Yo era un chaval como otro cualquiera en Almendralejo, quizás algo más delgadillo, al que le gustaba ir a todos sitios corriendo bajo la premisa de que se llega antes que andando. Al colegio, en el recreo jugando con los compañeros, en el barrio. A esas edades ya un niño en casa da mucha guerra así que había que buscar alguna actividad por las tardes. Comenzaba Quinto de EGB en el Colegio Público San Francisco y ese curso era el primero que me podía inscribir en las escuelas municipales. Nos dieron un díptico en el colegio con los diferentes deportes ofertados y dónde había que ir para apuntarse.

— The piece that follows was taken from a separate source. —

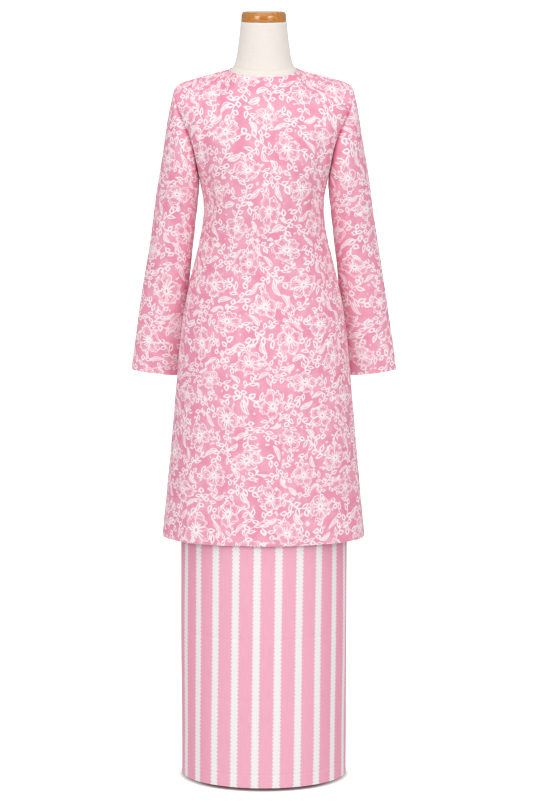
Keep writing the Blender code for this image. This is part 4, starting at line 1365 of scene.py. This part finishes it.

Mi gran afición, además de correr, era el baloncesto desde que con 5 o 6 años me construyera mi padre una canasta que colgábamos de las rejas de una ventana de casa de mi abuela en La Nava de Santiago y me pasara las horas tirando a canasta y jugando con chavales del pueblo.

Sin embargo, ese año 1988, la escuela de baloncesto no iba a tener equipo alevín, empezaron a partir de los 12 años, así que me apunté a atletismo que, como he dicho, eso de correr de un lado a otro me iba bien ¡Por entonces era el tercero que más corría de mi clase detrás de Miguel y de Jorge y en el recreo era de los últimos que pillaban en el juego de la cadena!

A primeros de octubre, en el Polideportivo de Almendralejo, en las pistas de atletismo que, por entonces, eran de tierra, Don Manuel y Don Paco, profesores en los colegios de Montero de Espinosa y Espronceda, ya se extrañaron de que un chaval de la otra punta del pueblo se apuntase y fuese solo todos los días a entrenar. El baloncesto lo retomé de infantil y durante tres años compatibilicé ambos deportes con el equipo del colegio hasta mi cambio de residencia a Mérida en 1993. Allí ya me centré sólo en el atletismo.